** Start **
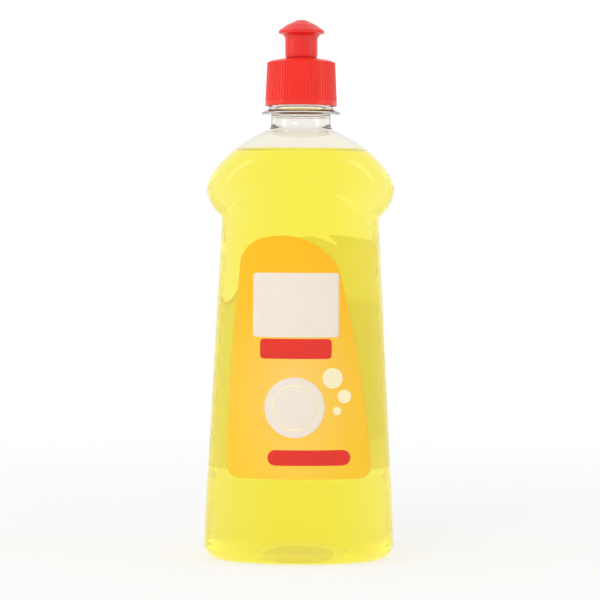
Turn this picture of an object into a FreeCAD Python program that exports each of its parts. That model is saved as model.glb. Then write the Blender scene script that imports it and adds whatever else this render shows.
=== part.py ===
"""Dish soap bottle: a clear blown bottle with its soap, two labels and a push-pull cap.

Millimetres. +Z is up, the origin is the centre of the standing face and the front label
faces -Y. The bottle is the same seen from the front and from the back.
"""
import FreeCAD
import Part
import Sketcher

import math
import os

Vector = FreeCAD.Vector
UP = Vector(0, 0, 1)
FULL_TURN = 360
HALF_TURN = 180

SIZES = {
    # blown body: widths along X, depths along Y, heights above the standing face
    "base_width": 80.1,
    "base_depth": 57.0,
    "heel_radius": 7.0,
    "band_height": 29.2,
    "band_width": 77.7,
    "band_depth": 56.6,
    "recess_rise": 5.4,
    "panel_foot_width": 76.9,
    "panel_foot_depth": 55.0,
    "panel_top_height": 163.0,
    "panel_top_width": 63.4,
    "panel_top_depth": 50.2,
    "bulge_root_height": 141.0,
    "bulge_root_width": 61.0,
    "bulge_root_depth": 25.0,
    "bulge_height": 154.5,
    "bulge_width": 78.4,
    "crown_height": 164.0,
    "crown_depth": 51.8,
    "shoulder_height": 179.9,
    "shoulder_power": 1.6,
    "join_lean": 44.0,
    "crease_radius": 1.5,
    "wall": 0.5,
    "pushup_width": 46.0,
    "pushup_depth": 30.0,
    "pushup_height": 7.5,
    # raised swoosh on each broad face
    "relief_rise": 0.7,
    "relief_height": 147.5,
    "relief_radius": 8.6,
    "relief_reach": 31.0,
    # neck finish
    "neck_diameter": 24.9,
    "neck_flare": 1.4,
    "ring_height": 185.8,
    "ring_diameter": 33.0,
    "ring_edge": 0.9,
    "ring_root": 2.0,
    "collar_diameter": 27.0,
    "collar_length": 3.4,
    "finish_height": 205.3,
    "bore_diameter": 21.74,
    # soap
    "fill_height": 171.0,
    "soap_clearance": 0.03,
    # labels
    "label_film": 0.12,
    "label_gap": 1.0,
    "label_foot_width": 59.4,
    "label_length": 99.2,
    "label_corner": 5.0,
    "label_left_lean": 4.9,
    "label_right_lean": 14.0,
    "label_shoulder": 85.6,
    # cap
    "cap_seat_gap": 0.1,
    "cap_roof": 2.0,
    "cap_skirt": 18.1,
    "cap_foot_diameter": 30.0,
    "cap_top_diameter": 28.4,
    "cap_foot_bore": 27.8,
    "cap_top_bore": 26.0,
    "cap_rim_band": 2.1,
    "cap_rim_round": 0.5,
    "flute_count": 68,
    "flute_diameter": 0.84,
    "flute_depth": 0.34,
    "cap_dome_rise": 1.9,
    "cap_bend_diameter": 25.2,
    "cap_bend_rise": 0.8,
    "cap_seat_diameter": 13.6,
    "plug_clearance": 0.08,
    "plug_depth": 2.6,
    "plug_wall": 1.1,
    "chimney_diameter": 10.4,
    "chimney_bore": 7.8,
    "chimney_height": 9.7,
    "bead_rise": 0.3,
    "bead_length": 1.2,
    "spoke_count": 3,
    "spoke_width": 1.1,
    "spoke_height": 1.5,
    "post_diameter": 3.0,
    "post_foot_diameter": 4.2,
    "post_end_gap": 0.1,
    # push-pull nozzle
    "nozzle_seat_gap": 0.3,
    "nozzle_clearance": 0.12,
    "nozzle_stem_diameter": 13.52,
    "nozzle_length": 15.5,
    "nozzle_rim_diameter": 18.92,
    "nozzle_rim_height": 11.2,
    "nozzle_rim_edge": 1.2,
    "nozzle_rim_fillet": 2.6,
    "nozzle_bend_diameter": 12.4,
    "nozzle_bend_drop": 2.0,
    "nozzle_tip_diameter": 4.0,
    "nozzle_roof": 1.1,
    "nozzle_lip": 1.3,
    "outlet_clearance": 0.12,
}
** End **
Reproduce the data, keeping every line exactly the same.

Completed task:
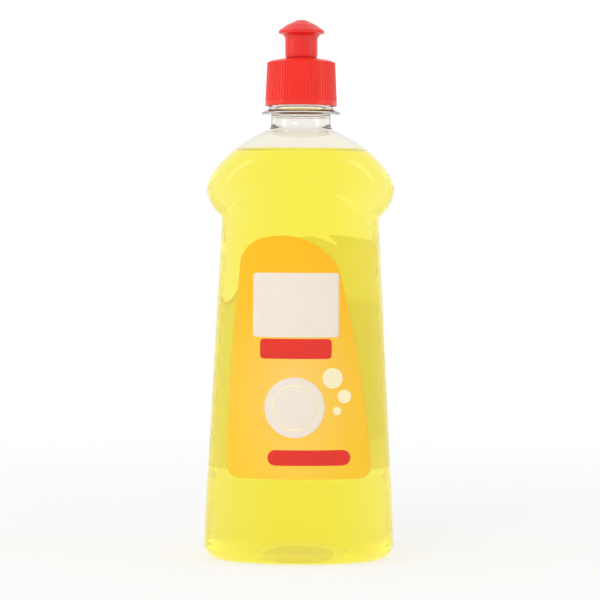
Turn this picture of an object into a FreeCAD Python program that exports each of its parts. That model is saved as model.glb. Then write the Blender scene script that imports it and adds whatever else this render shows.
=== part.py ===
"""Dish soap bottle: a clear blown bottle with its soap, two labels and a push-pull cap.

Millimetres. +Z is up, the origin is the centre of the standing face and the front label
faces -Y. The bottle is the same seen from the front and from the back.
"""
import FreeCAD
import Part
import Sketcher

import math
import os

Vector = FreeCAD.Vector
UP = Vector(0, 0, 1)
FULL_TURN = 360
HALF_TURN = 180

SIZES = {
    # blown body: widths along X, depths along Y, heights above the standing face
    "base_width": 80.1,
    "base_depth": 57.0,
    "heel_radius": 7.0,
    "band_height": 29.2,
    "band_width": 77.7,
    "band_depth": 56.6,
    "recess_rise": 5.4,
    "panel_foot_width": 76.9,
    "panel_foot_depth": 55.0,
    "panel_top_height": 163.0,
    "panel_top_width": 63.4,
    "panel_top_depth": 50.2,
    "bulge_root_height": 141.0,
    "bulge_root_width": 61.0,
    "bulge_root_depth": 25.0,
    "bulge_height": 154.5,
    "bulge_width": 78.4,
    "crown_height": 164.0,
    "crown_depth": 51.8,
    "shoulder_height": 179.9,
    "shoulder_power": 1.6,
    "join_lean": 44.0,
    "crease_radius": 1.5,
    "wall": 0.5,
    "pushup_width": 46.0,
    "pushup_depth": 30.0,
    "pushup_height": 7.5,
    # raised swoosh on each broad face
    "relief_rise": 0.7,
    "relief_height": 147.5,
    "relief_radius": 8.6,
    "relief_reach": 31.0,
    # neck finish
    "neck_diameter": 24.9,
    "neck_flare": 1.4,
    "ring_height": 185.8,
    "ring_diameter": 33.0,
    "ring_edge": 0.9,
    "ring_root": 2.0,
    "collar_diameter": 27.0,
    "collar_length": 3.4,
    "finish_height": 205.3,
    "bore_diameter": 21.74,
    # soap
    "fill_height": 171.0,
    "soap_clearance": 0.03,
    # labels
    "label_film": 0.12,
    "label_gap": 1.0,
    "label_foot_width": 59.4,
    "label_length": 99.2,
    "label_corner": 5.0,
    "label_left_lean": 4.9,
    "label_right_lean": 14.0,
    "label_shoulder": 85.6,
    # cap
    "cap_seat_gap": 0.1,
    "cap_roof": 2.0,
    "cap_skirt": 18.1,
    "cap_foot_diameter": 30.0,
    "cap_top_diameter": 28.4,
    "cap_foot_bore": 27.8,
    "cap_top_bore": 26.0,
    "cap_rim_band": 2.1,
    "cap_rim_round": 0.5,
    "flute_count": 68,
    "flute_diameter": 0.84,
    "flute_depth": 0.34,
    "cap_dome_rise": 1.9,
    "cap_bend_diameter": 25.2,
    "cap_bend_rise": 0.8,
    "cap_seat_diameter": 13.6,
    "plug_clearance": 0.08,
    "plug_depth": 2.6,
    "plug_wall": 1.1,
    "chimney_diameter": 10.4,
    "chimney_bore": 7.8,
    "chimney_height": 9.7,
    "bead_rise": 0.3,
    "bead_length": 1.2,
    "spoke_count": 3,
    "spoke_width": 1.1,
    "spoke_height": 1.5,
    "post_diameter": 3.0,
    "post_foot_diameter": 4.2,
    "post_end_gap": 0.1,
    # push-pull nozzle
    "nozzle_seat_gap": 0.3,
    "nozzle_clearance": 0.12,
    "nozzle_stem_diameter": 13.52,
    "nozzle_length": 15.5,
    "nozzle_rim_diameter": 18.92,
    "nozzle_rim_height": 11.2,
    "nozzle_rim_edge": 1.2,
    "nozzle_rim_fillet": 2.6,
    "nozzle_bend_diameter": 12.4,
    "nozzle_bend_drop": 2.0,
    "nozzle_tip_diameter": 4.0,
    "nozzle_roof": 1.1,
    "nozzle_lip": 1.3,
    "outlet_clearance": 0.12,
}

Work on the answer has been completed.